Begin at the line that contains "obj.parent = empty", stop after the line that contains "cad_parts[node].hide_render = cad_parts[node].hide_viewport", and reproduce only that span, unaltered.

Available data

Start

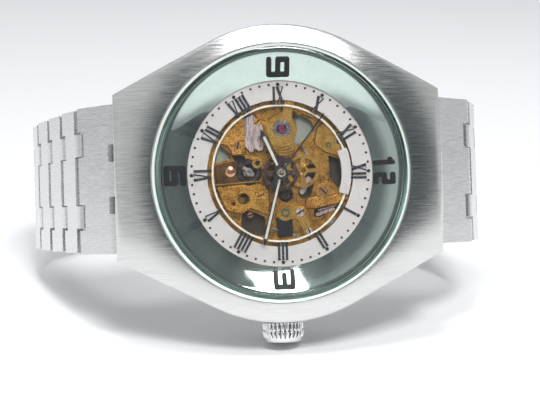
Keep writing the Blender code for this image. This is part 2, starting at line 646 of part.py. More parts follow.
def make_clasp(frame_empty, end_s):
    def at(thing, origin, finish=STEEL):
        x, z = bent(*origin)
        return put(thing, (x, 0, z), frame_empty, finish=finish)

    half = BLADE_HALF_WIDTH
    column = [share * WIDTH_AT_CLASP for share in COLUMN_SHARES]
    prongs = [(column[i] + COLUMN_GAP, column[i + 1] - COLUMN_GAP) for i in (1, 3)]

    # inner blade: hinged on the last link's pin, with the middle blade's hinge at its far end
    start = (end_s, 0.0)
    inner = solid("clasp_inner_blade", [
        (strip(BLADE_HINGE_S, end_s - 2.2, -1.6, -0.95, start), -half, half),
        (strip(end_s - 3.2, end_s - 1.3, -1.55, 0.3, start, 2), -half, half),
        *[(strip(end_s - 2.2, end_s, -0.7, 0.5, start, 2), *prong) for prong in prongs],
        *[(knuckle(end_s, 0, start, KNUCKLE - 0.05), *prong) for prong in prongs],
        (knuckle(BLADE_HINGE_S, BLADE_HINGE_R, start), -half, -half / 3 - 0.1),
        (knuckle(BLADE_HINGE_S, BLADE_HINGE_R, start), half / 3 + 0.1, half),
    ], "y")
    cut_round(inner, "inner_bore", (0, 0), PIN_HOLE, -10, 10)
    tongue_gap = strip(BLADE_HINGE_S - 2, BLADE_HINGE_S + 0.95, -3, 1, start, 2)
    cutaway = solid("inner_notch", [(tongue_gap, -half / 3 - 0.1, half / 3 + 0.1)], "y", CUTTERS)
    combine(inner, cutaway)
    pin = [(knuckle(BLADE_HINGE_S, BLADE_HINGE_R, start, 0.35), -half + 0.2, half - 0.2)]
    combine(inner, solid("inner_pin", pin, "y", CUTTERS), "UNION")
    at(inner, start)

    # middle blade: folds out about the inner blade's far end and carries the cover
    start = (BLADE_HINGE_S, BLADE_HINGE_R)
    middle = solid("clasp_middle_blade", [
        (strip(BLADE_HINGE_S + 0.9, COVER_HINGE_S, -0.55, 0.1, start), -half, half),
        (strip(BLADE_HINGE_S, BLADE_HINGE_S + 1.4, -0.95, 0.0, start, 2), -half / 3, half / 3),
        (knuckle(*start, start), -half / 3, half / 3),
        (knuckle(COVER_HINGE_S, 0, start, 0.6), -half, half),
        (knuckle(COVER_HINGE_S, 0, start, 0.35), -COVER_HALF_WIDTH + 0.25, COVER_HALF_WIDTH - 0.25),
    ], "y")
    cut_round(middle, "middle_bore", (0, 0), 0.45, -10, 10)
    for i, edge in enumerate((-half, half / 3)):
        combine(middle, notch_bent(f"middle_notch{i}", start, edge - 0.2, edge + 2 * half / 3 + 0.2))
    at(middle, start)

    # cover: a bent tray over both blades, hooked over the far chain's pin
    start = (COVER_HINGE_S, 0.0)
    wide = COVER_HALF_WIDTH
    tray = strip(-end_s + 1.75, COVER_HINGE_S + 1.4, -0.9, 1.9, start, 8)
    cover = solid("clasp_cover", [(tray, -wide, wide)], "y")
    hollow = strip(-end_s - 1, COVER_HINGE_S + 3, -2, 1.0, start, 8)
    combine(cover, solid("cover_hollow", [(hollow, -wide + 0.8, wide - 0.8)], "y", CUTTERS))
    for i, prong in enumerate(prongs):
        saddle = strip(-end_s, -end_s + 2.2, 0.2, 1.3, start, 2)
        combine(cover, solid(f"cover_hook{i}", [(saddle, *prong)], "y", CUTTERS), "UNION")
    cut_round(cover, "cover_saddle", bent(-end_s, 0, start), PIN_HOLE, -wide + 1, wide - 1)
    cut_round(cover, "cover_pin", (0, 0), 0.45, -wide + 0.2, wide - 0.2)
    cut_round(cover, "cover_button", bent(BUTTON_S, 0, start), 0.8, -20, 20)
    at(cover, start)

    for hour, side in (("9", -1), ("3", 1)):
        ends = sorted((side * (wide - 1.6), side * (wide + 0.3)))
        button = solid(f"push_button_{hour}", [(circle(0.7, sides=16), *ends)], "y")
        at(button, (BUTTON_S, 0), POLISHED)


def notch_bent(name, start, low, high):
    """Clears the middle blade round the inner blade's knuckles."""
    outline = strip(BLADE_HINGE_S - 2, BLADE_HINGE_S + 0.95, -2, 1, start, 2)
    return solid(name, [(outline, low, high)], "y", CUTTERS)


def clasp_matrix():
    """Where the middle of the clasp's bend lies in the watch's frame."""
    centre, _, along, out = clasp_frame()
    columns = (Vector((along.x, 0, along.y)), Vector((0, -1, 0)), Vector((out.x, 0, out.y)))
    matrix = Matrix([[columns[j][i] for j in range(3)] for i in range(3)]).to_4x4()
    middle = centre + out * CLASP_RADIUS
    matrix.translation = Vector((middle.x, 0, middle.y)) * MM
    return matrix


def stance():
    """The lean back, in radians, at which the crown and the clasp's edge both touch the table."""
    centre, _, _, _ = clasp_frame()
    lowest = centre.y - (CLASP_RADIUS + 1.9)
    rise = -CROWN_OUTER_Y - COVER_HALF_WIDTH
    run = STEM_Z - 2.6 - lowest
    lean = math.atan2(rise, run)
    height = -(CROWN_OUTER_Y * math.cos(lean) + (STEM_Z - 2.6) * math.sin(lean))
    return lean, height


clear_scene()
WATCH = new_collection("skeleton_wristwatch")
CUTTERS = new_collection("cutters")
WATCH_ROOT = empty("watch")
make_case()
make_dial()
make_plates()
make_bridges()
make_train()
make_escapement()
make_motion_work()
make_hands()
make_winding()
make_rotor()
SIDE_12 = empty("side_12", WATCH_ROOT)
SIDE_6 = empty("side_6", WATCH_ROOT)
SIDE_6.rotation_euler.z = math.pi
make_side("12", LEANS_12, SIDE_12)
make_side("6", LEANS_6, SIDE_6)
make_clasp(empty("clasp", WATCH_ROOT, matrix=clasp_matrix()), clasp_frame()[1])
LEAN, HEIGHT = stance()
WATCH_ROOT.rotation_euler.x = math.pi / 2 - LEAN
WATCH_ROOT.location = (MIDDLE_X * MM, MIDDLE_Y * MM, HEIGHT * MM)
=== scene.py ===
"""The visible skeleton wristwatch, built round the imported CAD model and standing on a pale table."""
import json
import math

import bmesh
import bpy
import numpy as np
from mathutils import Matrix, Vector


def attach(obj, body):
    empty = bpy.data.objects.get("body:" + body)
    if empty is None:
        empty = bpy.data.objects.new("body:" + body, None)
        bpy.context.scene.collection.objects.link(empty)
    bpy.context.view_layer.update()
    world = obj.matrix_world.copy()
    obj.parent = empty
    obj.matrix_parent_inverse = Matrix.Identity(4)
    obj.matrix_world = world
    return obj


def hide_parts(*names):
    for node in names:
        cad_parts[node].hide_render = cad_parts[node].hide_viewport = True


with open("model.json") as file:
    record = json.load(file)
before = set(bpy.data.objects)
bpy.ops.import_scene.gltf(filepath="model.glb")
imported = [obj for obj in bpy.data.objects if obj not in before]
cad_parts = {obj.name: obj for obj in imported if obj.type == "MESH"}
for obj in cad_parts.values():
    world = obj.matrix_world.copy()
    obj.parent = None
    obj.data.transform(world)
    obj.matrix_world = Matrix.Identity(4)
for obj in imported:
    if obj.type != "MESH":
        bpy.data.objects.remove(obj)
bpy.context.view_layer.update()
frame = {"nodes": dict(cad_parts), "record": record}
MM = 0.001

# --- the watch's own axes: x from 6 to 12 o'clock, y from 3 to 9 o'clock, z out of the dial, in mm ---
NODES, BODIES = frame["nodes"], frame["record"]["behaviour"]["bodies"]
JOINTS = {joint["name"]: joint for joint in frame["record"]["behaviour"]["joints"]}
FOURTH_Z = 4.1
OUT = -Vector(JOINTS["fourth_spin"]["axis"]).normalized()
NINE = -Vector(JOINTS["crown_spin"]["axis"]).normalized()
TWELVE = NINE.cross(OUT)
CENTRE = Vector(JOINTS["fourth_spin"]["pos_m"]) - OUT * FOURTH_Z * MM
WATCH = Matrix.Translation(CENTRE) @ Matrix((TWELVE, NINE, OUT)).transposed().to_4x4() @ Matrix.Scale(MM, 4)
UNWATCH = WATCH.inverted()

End
Start

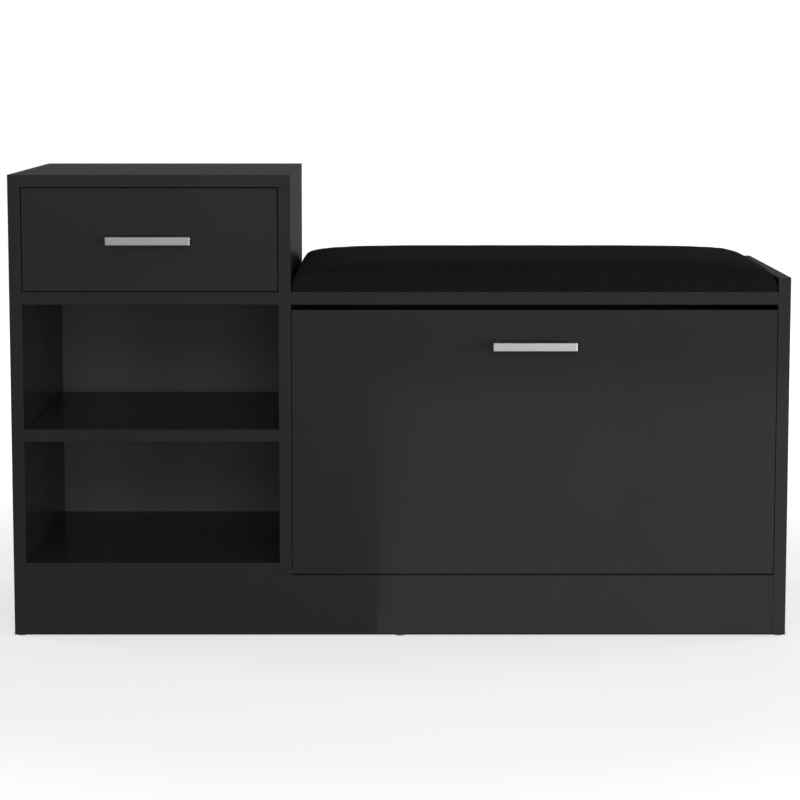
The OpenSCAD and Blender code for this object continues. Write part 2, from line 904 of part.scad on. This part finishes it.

End

Solved exercise
    obj.parent = empty
    obj.matrix_parent_inverse = Matrix.Identity(4)
    obj.matrix_world = world
    return obj


def hide_parts(*names):
    for node in names:
        cad_parts[node].hide_render = cad_parts[node].hide_viewport = True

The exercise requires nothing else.